A key point in this industry is the distinction between tips (which are generally determined by the customer and treated as tip income) and service charges or automatic gratuities (which are generally treated as wages rather than tips for federal tax purposes). Establishments may also have additional IRS reporting responsibilities in some cases (for example, certain food or beverage establishments may have annual reporting requirements).
Example: Jessica manages a popular bar where employees receive a substantial portion of their income from tips. To support IRS reporting requirements, Jessica set up a system for recording tips and ensuring tip amounts were included in payroll reporting. She also reviewed how the bar handled automatic charges so the business could distinguish customer tips from service charges for payroll and tax reporting purposes.
Business Deductions
Identifying and claiming legitimate business deductions can reduce taxable income for bars and nightclubs, but deductions depend on the nature of the expense and must be supported by adequate records.

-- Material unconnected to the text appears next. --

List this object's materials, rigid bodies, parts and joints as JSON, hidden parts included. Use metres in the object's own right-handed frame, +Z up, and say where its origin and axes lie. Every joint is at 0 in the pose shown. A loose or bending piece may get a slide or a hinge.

Some costs are commonly deductible when properly substantiated (such as repairs and many ordinary operating expenses). However, it’s important to avoid oversimplifying categories that have special rules:
- Entertainment expenses are generally not deductible under federal rules for amounts paid or incurred after 2017, even if they are connected to a business activity.
- Meals may be deductible in some circumstances, but they are subject to specific limitations and recordkeeping expectations.
- Equipment purchases are not always deducted all at once; depending on the facts, they may be depreciated over time or potentially expensed under available tax rules and elections.
The above considerations serve as an introduction to the complex tax landscape that bars and nightclubs navigate. A thorough understanding of these issues is essential for effective tax planning and compliance.
Example: Mark owns a sports bar and sought to reduce his tax liabilities by claiming legitimate business deductions. He documented expenses related to repairs and equipment purchases and kept detailed receipts and logs for meal-related costs. By maintaining proper records and working with his CPA, Mark was able to apply the correct treatment to each category—such as depreciating or expensing qualifying equipment and avoiding improper deductions for entertainment—while supporting the amounts reported on the business return.